Kentucky commit Jackson Fristoe  (2020, Paducah, Ky.) toed the slab Wednesday night for the East Cobb Astros. With a smooth and easy delivery, he bumped the radar gun up to 91 mph and maintained high 80s velocity throughout his outing. The fastball has some arm-side run to it and proved exceedingly difficult for the opposition to get the barrel to with authority. Fristoe didn’t throw the curveball very much, but it had traditional 12-to-6 shape and he located it for a strike a handful of times. While he struggled with command, he excelled at bearing down and limiting the damage from his walks. He ended up allowing just one run on one hit through five frames. Fristoe is a very athletic pitcher who fields the position well, and as the second-ranked righty in the Kentucky class, possesses a high amount of potential with two years left of high school development before his SEC career.

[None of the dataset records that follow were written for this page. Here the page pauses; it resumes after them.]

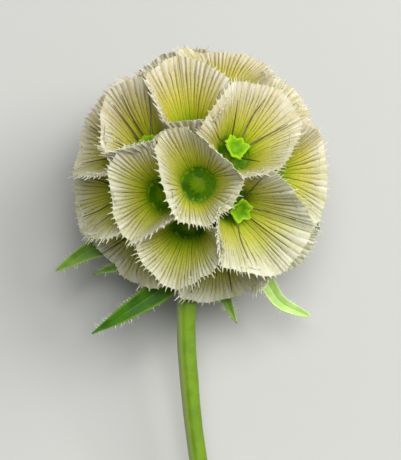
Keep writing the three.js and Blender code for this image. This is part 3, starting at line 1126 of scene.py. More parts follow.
@dataclass(frozen=True)
class PaperFinish:
    """A pleated papery membrane.

    Attributes:
        name: The material's name.
        stops: Its colours from the floor of a cup to its rim.
        ribs: The colours of its ribs, likewise.
        rib_rise: Where along the wall the ribs begin.
        rib_width: The width of a rib low on the wall and at the rim, as a share of a pleat.
        see_through: How much of its light comes from behind.
        rib_strength: How strongly the ribs are coloured.
        drift: How far the colours wander up and down the wall.
        mottle: How strong its straw patches are.
        ripe: How strongly it turns to straw at the top of the flower.
        ripe_from: The places along the flower between which it does, in metres.
        frost: How pale the rims are where it hasn't.
        streak_white_and_sheen: How white the streaks at its rim are: partly the paper's own pale streaks,
            partly a painted sheen on their raised ridges.
        rim_from: Where along the wall the frost and the streaks begin.
    """

    name: str
    stops: tuple[tuple[float, Colour], ...]
    ribs: tuple[tuple[float, Colour], ...]
    rib_rise: tuple[float, float]
    rib_width: tuple[float, float]
    see_through: float
    rib_strength: float = 0.9
    drift: float = 0.24
    mottle: float = 0.3
    ripe: float = 0.6
    ripe_from: tuple[float, float] = (0.022, 0.04)
    frost: float = 0.36
    streak_white_and_sheen: float = 0.8
    rim_from: float = 0.6

    def make(self, pleats: bpy.types.NodeTree) -> bpy.types.Material:
        """Makes the material.

        Args:
            pleats: The group that says where the ribs are.

        Returns:
            The material.
        """
        material, nodes = new_material(self.name)
        _, _, v = nodes.uv()
        width = nodes.rise(v, 0.15, 0.65, *self.rib_width)
        fold = nodes.add("ShaderNodeGroup", {"Rib Width": width}, node_tree=pleats).outputs
        wander = nodes.calc("SUBTRACT", nodes.noise(nodes.place(), 160.0, 2.0), 0.5)
        along = nodes.calc("MULTIPLY_ADD", wander, self.drift, v)
        strength = nodes.calc("MULTIPLY", fold["Rib"], nodes.rise(v, *self.rib_rise, 0.0, self.rib_strength))
        ground = self.ground(nodes, nodes.ramp(along, self.stops), v, fold["Crinkle"], fold["Streak"])
        colour = nodes.blend(strength, ground, nodes.ramp(along, self.ribs))
        bump = nodes.add("ShaderNodeBump", {"Strength": 0.4, "Distance": 0.00014, "Height": fold["Height"]})
        normal = bump.outputs["Normal"]
        skin = nodes.add(
            "ShaderNodeBsdfPrincipled",
            {
                "Base Color": colour,
                "Roughness": nodes.rise(fold["Crinkle"], 0.2, 0.8, 0.46, 0.7),
                "Normal": normal,
                "Sheen Weight": 0.08,
                "Sheen Roughness": 0.4,
                "Specular IOR Level": 0.25,
            },
        )
        glow = nodes.add("ShaderNodeBsdfTranslucent", {"Color": colour, "Normal": normal})
        shaders = {0: self.see_through, 1: skin.outputs[0], 2: glow.outputs[0]}
        nodes.surface(nodes.add("ShaderNodeMixShader", shaders))
        return material

    def ground(
        self,
        nodes: Nodes,
        colour: bpy.types.NodeSocket,
        v: bpy.types.NodeSocket,
        crinkle: bpy.types.NodeSocket,
        streak: bpy.types.NodeSocket,
    ) -> bpy.types.NodeSocket:
        """The membrane's colour between its ribs.

        Args:
            nodes: The material's nodes.
            colour: Its plain colour.
            v: 0 at the floor of the cup and 1 at its rim.
            crinkle: The fine folds across the wall, whose hollows are painted darker as painted shade.
            streak: The streaks along it.

        Returns:
            The colour with its patches, its ripeness, its frost, the painted shade in its crinkles, and its
            streaks with their painted sheen.
        """
        patches = nodes.rise(nodes.noise(nodes.place(), 90.0), 0.35, 0.7)
        colour = nodes.blend(nodes.calc("MULTIPLY", patches, self.mottle), colour, STRAW, "MULTIPLY")
        along_flower = nodes.add("ShaderNodeSeparateXYZ", {"Vector": nodes.place()}).outputs["Y"]
        ripeness = nodes.rise(along_flower, *self.ripe_from)
        colour = nodes.blend(nodes.calc("MULTIPLY", ripeness, self.ripe), colour, RIPE, "MULTIPLY")
        at_rim = nodes.rise(v, self.rim_from, 1.0, 0.0, self.frost)
        frost = nodes.calc("MULTIPLY", nodes.calc("SUBTRACT", 1.0, ripeness), at_rim)
        colour = nodes.blend(frost, colour, FROST)
        # Painted shade: the colour is darkened where the crinkles dip.
        shade = nodes.rise(crinkle, 0.3, 0.72, 0.86, 1.0)
        grey = nodes.add("ShaderNodeCombineColor", dict.fromkeys(range(3), shade)).outputs[0]
        colour = nodes.blend(1.0, colour, grey, "MULTIPLY")
        # The white streaks near the rim are partly the paper's own pale streaks and partly a painted sheen on
        # the ridges that the bump raises.
        streak_white_and_sheen = nodes.calc("MULTIPLY", streak, nodes.rise(v, self.rim_from, 1.0, 0.0, self.streak_white_and_sheen))
        return nodes.blend(streak_white_and_sheen, colour, WHITE)


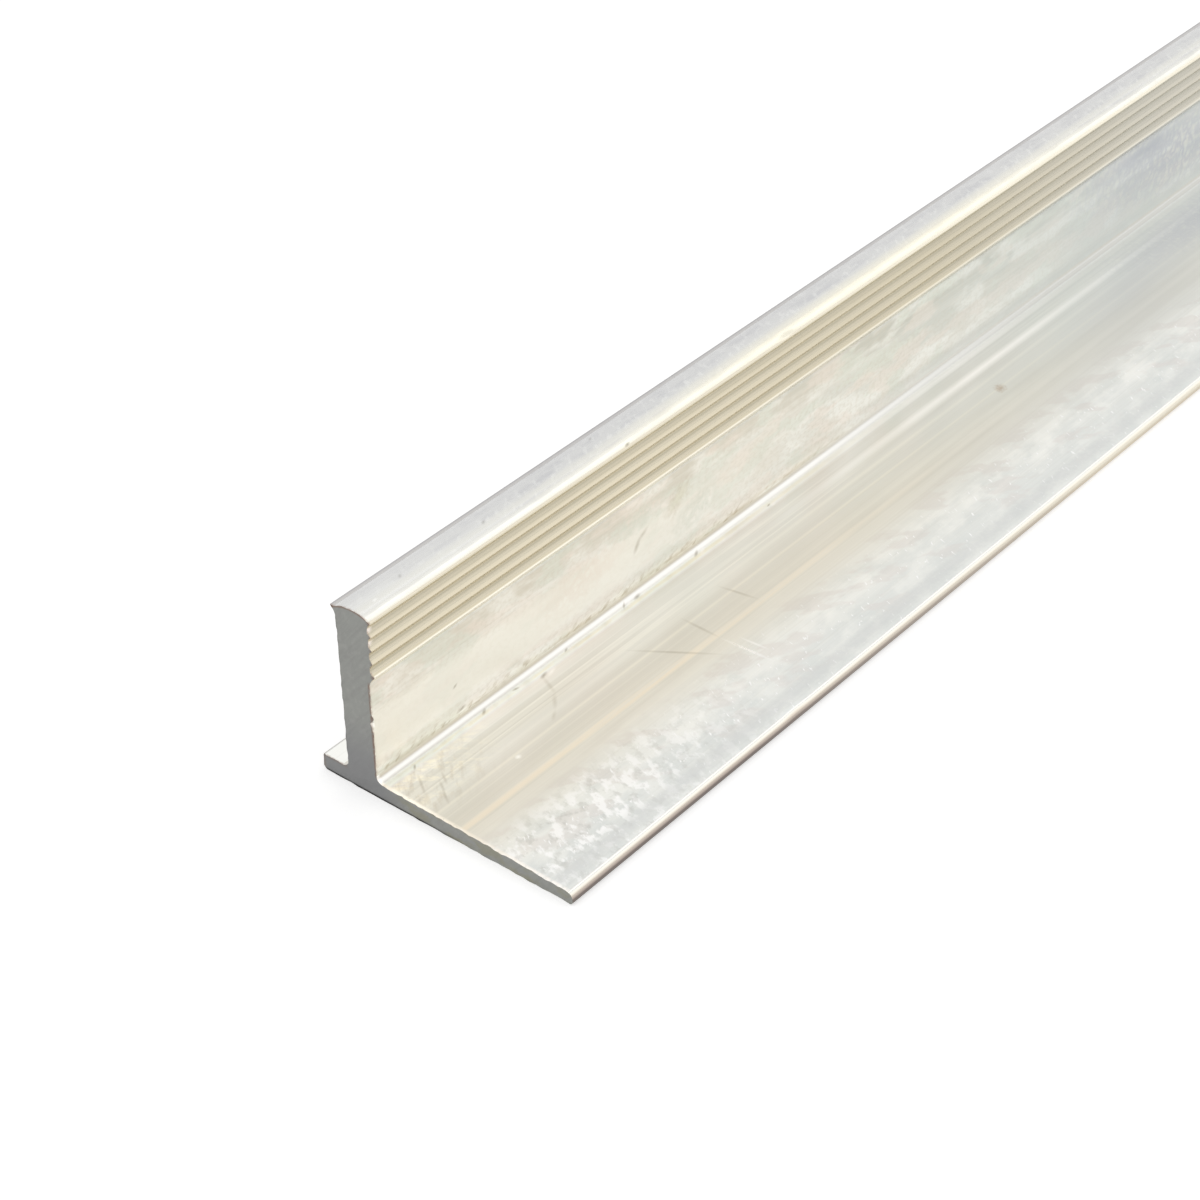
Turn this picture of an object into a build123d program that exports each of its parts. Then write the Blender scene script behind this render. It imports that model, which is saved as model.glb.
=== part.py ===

While listed as a primary pitcher, Finn Shaw  (2021, Atlanta, Ga.) showed some interesting potential with the bat on Thursday. He is playing up a level, but you would not have known it by the swings he was taking. Shaw has a short, direct swing path and consistently got the barrel to the ball for solid contact. He began his day with a pull double down the left field line for an RBI, and later showed the ability to spray to all fields with an opposite field single to right-center. He is an aggressive hitter, not afraid to ambush the first pitch and do damage if he gets a good one to hit.

The Cincinnati Spikes 15u squad is playing up one age group and they are a team that is stocked with some notable college-bound talent. On Thursday it was their left side of the infield that stood out.

Kurtis Reid (2021, Hamilton, Ohio) played shortstop and showed great defensive actions there. He displayed soft hands both to his backhand and forehand sides and really has a strong arm that gives him plenty of time to make plays. He is a Louisville commit and is very physically advanced and athletic for his age. Reid’s fast hands give him nice bat speed through the zone and his swing is tailored for line drive contact. He got a bit unlucky when the leftfielder made a nice play to rob him of extra bases on a ball that left the bat at 92 mph. Currently the top player in the Ohio class, Reid will be exciting to track over the next few years and see just how lofty of a profile he can develop.

Sergio DeCello  (2021, Oxford, Ohio) manned the hot corner for the Spikes and he, too, shined defensively. In the first inning, he ranged to his right to make a backhand stab at the line and, showing a strong arm and a good internal clock, had the time to gun down the lead runner and fire to second. He later showed nice range to his left side, fielding a slow roller not far from the pitcher’s mound and throwing athletically on the run. Unfortunately, he wasn’t able to show much with the bat today, with a hit-by-pitch and a four-pitch walk in his first two appearances. DeCello is a UNC-Charlotte commit and, as the fifth-overall player in the Ohio class, gives the Spikes an extremely desirable infield combination that figures to make some noise in future tournaments.